• [GOAL OF THE EXERCISE] Please quote only the lines that start at the one with "obj.parent = None" and go on to the last line of the data, both ends kept.
═════ SUPPLIED MATERIAL ═════
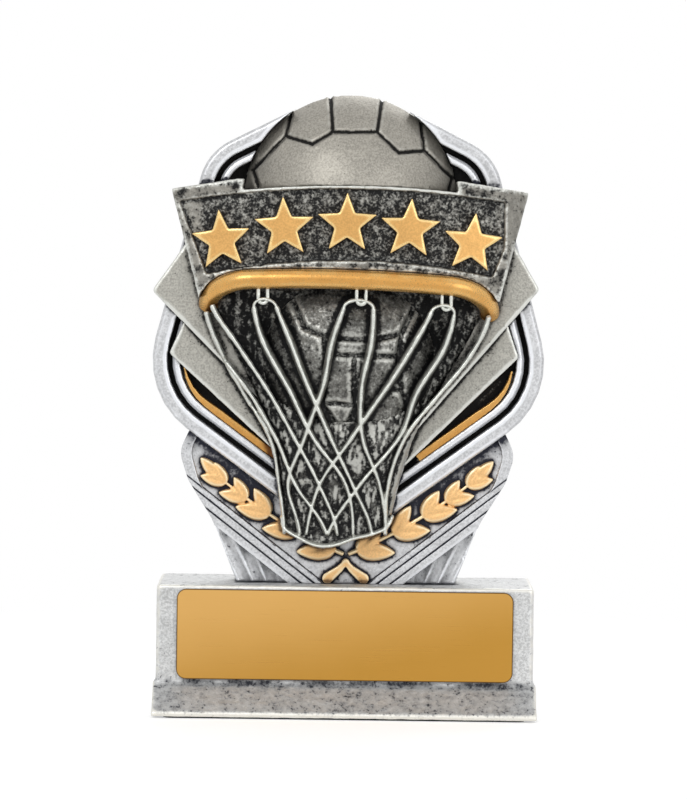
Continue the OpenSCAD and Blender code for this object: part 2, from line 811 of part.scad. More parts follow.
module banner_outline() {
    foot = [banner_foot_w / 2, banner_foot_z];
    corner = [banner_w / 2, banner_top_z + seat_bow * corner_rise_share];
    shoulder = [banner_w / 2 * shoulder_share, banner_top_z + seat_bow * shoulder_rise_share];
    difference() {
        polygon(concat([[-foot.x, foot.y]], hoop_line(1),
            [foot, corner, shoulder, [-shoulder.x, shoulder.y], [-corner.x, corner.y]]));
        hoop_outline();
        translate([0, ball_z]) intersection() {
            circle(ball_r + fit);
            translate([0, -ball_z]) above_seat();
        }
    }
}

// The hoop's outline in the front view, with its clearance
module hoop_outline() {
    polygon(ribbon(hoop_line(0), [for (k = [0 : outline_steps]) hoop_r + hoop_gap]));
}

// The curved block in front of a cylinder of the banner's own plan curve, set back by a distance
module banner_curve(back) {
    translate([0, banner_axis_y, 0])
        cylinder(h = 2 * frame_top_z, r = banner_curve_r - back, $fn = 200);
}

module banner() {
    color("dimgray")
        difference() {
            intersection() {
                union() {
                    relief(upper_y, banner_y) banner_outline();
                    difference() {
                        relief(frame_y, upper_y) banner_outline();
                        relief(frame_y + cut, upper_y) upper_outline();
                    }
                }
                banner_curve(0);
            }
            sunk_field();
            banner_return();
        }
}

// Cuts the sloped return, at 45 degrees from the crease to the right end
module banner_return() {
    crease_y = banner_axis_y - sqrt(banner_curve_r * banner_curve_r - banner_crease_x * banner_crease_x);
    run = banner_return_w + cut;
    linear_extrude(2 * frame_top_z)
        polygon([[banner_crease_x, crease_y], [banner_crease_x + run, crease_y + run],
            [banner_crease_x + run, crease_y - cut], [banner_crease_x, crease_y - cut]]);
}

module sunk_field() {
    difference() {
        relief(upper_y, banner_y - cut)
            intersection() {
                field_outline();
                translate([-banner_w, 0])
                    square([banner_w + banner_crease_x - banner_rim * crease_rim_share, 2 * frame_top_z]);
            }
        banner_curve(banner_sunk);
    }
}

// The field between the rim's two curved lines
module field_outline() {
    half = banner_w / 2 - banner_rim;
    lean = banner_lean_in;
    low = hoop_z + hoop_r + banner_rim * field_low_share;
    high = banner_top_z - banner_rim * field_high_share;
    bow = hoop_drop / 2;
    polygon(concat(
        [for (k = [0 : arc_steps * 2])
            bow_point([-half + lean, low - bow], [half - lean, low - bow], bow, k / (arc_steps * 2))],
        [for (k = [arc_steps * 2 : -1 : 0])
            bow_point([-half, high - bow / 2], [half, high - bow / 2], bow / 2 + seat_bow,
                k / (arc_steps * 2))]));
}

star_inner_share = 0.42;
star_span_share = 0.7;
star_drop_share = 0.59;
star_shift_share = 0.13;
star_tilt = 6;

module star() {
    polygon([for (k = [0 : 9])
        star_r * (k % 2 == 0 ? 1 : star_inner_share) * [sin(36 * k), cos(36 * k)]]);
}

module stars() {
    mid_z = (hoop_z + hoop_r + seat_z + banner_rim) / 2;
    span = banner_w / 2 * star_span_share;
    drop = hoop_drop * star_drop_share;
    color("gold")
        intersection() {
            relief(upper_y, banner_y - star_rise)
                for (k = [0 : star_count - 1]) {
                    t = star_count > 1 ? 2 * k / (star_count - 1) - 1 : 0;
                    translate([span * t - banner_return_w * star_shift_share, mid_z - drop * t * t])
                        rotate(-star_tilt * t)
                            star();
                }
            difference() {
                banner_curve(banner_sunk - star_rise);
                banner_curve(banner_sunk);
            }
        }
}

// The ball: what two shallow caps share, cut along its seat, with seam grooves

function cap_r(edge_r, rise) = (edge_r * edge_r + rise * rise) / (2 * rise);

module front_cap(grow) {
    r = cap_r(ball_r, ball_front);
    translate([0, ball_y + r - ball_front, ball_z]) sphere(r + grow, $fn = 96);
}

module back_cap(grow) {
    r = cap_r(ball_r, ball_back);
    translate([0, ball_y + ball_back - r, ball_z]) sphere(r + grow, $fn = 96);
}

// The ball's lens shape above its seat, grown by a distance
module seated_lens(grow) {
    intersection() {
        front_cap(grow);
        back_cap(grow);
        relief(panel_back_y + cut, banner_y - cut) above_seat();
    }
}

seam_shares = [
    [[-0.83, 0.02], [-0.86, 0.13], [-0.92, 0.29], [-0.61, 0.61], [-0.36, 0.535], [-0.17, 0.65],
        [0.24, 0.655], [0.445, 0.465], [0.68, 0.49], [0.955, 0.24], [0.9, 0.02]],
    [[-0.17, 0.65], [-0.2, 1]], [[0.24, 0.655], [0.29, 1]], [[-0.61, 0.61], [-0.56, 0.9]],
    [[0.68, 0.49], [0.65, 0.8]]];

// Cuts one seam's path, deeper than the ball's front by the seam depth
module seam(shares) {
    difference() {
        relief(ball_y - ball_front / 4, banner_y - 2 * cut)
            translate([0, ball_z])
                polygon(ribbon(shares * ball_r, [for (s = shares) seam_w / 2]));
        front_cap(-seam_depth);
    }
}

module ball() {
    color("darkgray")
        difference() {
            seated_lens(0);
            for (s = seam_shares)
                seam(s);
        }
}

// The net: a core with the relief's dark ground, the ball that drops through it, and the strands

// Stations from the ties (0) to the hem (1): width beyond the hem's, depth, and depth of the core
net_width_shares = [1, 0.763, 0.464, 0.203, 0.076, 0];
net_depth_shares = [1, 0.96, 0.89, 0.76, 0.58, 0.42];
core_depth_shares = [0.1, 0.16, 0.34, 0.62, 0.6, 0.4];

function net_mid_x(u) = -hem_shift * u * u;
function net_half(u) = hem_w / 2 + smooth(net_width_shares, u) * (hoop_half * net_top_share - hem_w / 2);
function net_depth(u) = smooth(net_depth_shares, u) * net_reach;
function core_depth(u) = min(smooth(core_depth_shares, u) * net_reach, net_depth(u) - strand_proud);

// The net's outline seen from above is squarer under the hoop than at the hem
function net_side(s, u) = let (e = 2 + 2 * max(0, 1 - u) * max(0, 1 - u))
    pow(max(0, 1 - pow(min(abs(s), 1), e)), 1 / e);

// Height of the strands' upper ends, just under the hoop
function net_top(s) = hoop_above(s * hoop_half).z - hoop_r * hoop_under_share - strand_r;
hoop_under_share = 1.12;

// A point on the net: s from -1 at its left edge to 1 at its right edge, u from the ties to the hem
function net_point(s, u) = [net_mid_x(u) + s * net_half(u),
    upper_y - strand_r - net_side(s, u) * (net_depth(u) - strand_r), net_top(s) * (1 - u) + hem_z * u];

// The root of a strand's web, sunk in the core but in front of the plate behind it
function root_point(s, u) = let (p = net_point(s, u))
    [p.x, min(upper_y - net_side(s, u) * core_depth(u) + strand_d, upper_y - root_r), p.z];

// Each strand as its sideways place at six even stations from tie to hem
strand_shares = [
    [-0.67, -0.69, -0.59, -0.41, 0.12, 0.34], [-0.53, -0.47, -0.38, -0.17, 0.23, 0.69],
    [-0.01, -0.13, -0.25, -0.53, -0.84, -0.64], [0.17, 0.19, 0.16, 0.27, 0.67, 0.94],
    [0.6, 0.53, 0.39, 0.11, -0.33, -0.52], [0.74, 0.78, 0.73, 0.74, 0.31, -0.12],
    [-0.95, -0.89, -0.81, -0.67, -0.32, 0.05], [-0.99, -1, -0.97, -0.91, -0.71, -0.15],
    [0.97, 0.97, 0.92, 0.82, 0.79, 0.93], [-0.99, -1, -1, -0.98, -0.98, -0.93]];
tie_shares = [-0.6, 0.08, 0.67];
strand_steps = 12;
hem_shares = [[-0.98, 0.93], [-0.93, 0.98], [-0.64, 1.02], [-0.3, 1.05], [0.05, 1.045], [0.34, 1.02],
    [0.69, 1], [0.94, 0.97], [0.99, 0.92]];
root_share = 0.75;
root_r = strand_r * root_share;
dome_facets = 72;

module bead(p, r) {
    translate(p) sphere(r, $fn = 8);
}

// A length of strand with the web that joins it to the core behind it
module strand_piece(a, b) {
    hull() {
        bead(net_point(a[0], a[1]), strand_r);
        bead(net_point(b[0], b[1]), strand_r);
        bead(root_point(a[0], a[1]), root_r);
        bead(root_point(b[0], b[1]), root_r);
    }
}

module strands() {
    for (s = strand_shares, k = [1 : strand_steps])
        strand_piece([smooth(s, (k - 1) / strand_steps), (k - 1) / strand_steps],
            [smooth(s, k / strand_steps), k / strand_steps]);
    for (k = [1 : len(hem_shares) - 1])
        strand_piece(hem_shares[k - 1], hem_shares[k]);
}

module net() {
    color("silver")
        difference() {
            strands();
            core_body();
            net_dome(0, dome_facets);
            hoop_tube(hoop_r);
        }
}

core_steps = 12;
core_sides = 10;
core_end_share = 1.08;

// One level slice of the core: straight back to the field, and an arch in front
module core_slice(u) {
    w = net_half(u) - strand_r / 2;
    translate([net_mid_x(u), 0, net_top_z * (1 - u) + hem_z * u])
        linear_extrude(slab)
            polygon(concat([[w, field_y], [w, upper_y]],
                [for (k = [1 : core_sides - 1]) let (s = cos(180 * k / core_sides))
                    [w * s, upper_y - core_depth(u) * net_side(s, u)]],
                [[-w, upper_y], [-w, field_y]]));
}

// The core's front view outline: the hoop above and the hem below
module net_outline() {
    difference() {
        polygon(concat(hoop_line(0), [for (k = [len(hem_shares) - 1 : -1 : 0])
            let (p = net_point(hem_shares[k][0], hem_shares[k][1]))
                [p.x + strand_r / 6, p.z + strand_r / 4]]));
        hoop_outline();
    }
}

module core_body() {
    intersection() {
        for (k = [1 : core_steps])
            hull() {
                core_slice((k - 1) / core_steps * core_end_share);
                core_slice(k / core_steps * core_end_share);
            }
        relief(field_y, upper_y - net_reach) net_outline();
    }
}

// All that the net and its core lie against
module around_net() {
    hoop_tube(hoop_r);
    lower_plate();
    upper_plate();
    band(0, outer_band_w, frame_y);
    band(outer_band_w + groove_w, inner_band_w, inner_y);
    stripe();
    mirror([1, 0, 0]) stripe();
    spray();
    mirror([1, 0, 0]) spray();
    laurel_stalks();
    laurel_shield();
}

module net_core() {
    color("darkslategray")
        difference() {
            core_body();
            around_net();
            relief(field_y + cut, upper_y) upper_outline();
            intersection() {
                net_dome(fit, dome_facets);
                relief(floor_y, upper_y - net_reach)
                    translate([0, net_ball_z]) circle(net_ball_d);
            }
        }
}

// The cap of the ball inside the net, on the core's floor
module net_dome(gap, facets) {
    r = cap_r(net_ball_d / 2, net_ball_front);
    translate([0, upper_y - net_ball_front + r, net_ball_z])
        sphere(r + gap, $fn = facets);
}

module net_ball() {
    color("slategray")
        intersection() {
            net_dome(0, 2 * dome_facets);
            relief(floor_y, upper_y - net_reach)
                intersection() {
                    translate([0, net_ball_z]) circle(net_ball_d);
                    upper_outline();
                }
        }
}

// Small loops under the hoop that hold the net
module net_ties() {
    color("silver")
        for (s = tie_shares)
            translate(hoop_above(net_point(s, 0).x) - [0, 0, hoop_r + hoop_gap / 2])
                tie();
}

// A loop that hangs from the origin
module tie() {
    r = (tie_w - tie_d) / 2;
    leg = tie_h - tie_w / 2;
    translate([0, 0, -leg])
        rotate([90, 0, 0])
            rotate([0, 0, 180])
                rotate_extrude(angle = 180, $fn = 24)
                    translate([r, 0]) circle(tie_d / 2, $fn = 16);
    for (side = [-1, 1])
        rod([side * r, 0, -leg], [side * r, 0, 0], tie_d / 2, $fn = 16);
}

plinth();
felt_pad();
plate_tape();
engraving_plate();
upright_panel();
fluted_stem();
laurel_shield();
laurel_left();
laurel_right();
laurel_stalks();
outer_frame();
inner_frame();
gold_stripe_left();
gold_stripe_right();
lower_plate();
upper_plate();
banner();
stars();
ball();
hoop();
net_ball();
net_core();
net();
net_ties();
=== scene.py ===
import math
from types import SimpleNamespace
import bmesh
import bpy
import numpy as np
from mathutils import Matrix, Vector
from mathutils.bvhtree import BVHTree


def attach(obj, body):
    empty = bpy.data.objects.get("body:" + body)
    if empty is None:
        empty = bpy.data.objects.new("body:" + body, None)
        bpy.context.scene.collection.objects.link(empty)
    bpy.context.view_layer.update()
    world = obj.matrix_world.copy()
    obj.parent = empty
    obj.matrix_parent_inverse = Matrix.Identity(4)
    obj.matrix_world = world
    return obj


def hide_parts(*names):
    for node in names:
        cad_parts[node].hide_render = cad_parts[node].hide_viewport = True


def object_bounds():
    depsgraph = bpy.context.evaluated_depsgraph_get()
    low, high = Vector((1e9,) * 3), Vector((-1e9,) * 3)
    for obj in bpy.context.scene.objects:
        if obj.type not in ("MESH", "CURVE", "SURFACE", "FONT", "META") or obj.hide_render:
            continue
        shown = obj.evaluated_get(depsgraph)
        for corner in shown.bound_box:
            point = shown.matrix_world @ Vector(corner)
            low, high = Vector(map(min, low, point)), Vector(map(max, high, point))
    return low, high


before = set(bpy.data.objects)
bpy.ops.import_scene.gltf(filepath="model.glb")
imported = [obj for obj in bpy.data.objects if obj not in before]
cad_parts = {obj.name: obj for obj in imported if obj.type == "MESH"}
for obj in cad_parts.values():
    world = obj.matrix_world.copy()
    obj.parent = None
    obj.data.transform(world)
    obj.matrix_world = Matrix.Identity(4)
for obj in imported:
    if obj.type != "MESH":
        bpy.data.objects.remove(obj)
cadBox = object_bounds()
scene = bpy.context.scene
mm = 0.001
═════
• [COMPLETE ANSWER]
    obj.parent = None
    obj.data.transform(world)
    obj.matrix_world = Matrix.Identity(4)
for obj in imported:
    if obj.type != "MESH":
        bpy.data.objects.remove(obj)
cadBox = object_bounds()
scene = bpy.context.scene
mm = 0.001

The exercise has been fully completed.